### Problem
Reproduce exactly and only the lines running from the one with "Turn this picture" through the one with "V = FreeCAD.Vector", both end lines included.

......

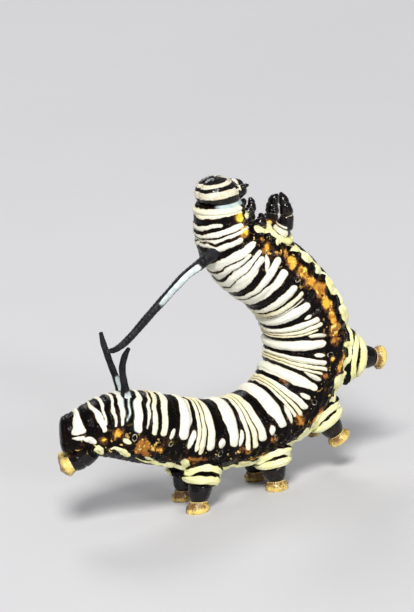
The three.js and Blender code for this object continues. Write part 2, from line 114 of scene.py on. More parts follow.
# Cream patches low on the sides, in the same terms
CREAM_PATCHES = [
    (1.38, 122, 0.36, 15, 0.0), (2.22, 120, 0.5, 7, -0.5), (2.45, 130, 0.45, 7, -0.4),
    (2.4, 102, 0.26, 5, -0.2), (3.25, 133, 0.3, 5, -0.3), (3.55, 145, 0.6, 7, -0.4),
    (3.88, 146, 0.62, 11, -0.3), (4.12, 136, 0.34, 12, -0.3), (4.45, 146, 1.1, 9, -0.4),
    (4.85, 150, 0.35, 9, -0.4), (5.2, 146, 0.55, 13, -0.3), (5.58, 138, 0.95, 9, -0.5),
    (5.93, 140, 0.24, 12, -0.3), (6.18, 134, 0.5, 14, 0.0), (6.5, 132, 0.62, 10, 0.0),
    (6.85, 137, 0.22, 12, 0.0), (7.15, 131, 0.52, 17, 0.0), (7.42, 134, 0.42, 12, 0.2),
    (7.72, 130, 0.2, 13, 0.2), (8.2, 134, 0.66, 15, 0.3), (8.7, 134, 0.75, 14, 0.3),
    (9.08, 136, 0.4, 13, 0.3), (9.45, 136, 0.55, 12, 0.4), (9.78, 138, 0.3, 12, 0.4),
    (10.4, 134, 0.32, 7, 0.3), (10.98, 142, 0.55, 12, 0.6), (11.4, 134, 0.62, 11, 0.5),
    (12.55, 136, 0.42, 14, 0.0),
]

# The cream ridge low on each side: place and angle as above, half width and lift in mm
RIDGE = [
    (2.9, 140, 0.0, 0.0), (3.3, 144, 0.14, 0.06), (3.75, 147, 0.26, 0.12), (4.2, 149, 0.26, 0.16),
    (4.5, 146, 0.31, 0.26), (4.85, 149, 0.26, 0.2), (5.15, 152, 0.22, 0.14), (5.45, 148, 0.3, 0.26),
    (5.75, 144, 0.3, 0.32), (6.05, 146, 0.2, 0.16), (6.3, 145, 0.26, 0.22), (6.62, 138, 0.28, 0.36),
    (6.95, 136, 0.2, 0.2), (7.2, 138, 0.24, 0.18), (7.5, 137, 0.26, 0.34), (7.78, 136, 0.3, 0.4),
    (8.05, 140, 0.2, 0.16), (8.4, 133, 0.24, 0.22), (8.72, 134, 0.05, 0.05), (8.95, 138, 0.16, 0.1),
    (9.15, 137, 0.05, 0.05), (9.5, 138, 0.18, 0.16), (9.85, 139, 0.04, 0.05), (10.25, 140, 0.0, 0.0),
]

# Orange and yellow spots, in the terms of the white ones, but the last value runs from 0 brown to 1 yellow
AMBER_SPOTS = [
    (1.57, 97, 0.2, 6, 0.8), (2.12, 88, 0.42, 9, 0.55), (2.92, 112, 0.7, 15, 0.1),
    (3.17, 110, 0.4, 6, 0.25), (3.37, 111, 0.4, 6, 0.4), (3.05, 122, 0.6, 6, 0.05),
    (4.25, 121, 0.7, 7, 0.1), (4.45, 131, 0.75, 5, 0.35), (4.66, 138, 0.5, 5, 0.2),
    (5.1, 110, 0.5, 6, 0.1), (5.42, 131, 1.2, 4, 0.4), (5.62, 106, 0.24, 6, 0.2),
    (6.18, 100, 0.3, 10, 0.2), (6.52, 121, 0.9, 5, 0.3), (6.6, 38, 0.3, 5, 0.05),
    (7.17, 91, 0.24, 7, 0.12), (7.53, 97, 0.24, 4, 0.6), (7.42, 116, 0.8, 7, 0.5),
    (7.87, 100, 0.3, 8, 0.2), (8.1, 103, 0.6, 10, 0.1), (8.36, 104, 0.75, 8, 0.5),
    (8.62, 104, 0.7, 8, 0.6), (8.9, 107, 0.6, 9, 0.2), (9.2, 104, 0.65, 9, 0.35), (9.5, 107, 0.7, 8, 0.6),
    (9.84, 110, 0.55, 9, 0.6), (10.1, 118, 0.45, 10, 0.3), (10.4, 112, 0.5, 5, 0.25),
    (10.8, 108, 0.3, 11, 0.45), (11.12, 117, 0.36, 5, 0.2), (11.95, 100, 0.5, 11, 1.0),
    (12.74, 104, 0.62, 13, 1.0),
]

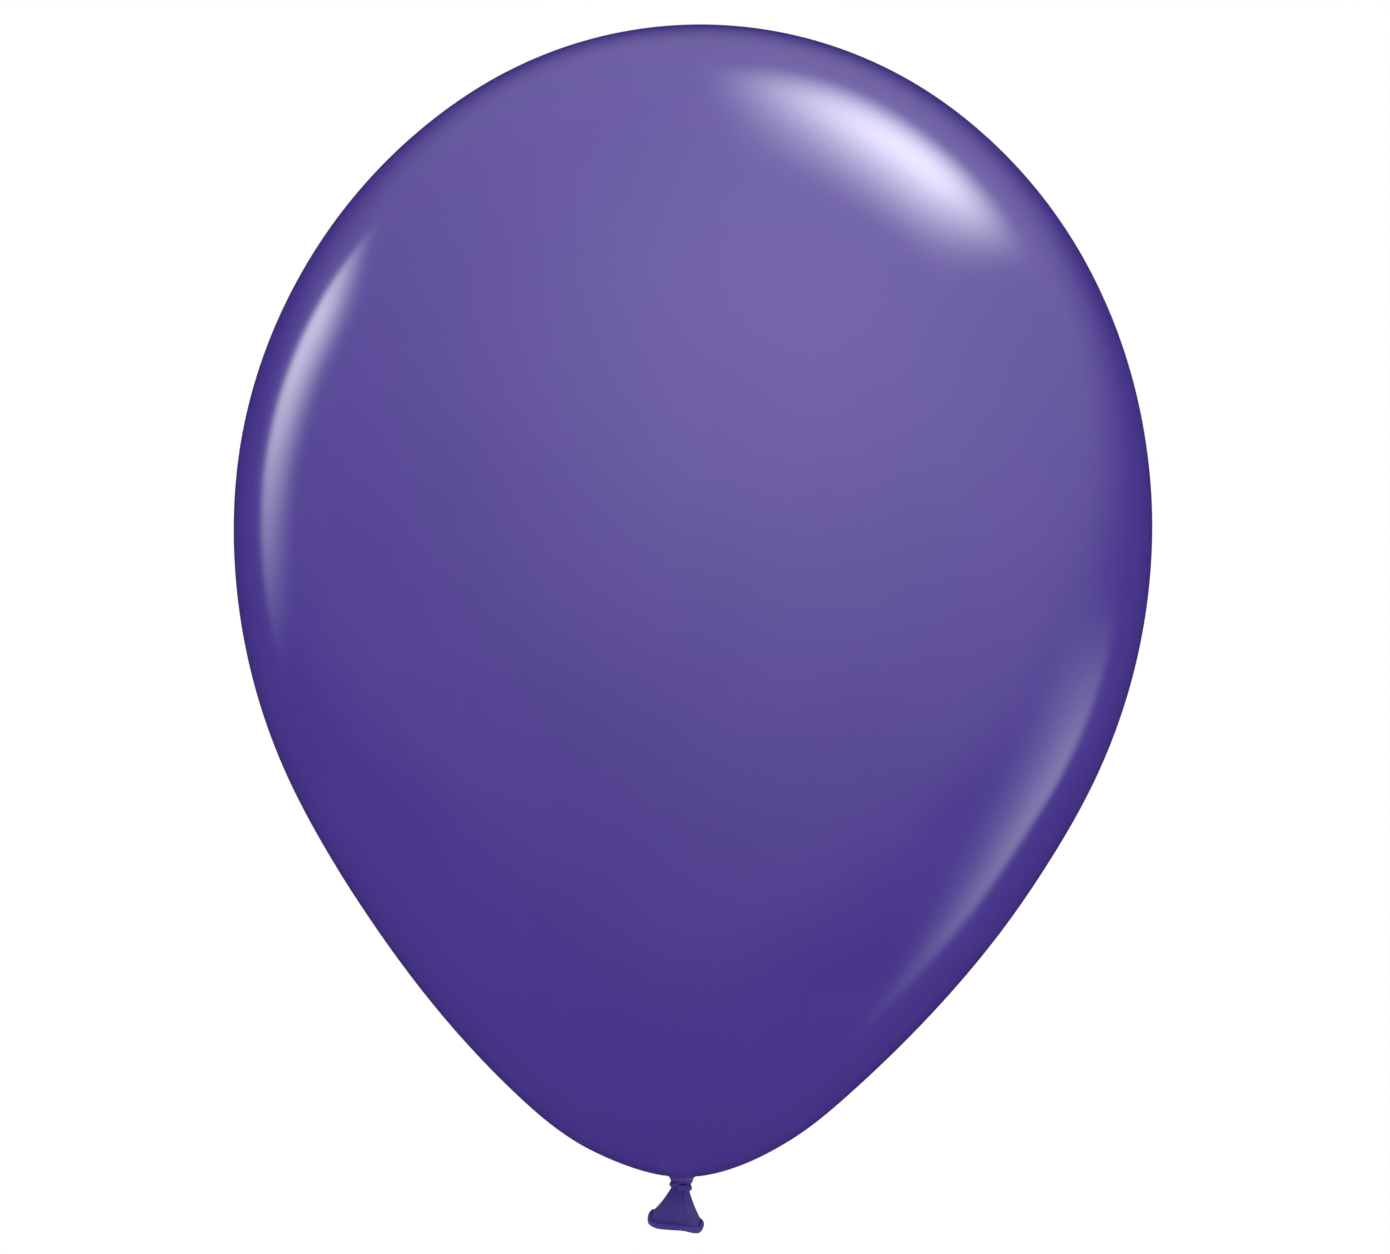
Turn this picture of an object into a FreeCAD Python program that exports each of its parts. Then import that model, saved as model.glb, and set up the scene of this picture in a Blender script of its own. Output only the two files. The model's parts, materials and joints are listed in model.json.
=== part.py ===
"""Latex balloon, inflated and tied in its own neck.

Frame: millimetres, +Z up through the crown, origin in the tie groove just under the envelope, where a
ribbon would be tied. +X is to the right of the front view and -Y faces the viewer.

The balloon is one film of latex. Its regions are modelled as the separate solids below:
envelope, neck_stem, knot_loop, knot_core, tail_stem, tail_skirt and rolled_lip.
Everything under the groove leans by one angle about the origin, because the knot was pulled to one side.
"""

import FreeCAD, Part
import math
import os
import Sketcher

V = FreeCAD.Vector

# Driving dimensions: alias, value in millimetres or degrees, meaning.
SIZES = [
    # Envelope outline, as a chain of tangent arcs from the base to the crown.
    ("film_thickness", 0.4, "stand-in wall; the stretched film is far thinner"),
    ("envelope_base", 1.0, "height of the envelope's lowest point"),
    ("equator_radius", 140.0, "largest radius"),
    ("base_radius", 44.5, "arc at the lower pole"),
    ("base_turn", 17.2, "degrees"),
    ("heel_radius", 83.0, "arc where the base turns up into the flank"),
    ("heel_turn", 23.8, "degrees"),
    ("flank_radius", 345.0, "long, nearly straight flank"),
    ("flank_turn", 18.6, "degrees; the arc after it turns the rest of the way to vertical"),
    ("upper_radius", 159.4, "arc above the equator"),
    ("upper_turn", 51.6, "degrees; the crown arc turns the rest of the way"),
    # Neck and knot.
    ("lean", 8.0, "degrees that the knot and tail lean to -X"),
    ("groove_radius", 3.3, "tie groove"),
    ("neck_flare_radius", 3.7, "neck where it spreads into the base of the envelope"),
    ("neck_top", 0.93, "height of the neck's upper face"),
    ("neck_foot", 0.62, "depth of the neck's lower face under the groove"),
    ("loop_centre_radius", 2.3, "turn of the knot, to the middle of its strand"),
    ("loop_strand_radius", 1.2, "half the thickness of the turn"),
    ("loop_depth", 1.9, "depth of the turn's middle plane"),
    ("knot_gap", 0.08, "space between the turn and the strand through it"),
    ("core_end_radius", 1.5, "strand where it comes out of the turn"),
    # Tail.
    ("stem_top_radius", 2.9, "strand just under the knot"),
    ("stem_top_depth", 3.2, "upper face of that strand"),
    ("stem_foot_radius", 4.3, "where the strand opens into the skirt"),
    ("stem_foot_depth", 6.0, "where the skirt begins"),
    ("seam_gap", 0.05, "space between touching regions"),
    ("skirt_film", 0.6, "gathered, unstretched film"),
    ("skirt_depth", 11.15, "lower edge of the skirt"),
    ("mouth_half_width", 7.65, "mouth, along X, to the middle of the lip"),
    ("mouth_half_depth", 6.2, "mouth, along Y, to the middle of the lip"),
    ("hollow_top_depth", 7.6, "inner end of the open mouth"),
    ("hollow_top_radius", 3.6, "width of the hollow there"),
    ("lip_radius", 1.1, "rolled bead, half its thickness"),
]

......

### Exercise answer
Turn this picture of an object into a FreeCAD Python program that exports each of its parts. Then import that model, saved as model.glb, and set up the scene of this picture in a Blender script of its own. Output only the two files. The model's parts, materials and joints are listed in model.json.
=== part.py ===
"""Latex balloon, inflated and tied in its own neck.

Frame: millimetres, +Z up through the crown, origin in the tie groove just under the envelope, where a
ribbon would be tied. +X is to the right of the front view and -Y faces the viewer.

The balloon is one film of latex. Its regions are modelled as the separate solids below:
envelope, neck_stem, knot_loop, knot_core, tail_stem, tail_skirt and rolled_lip.
Everything under the groove leans by one angle about the origin, because the knot was pulled to one side.
"""

import FreeCAD, Part
import math
import os
import Sketcher

V = FreeCAD.Vector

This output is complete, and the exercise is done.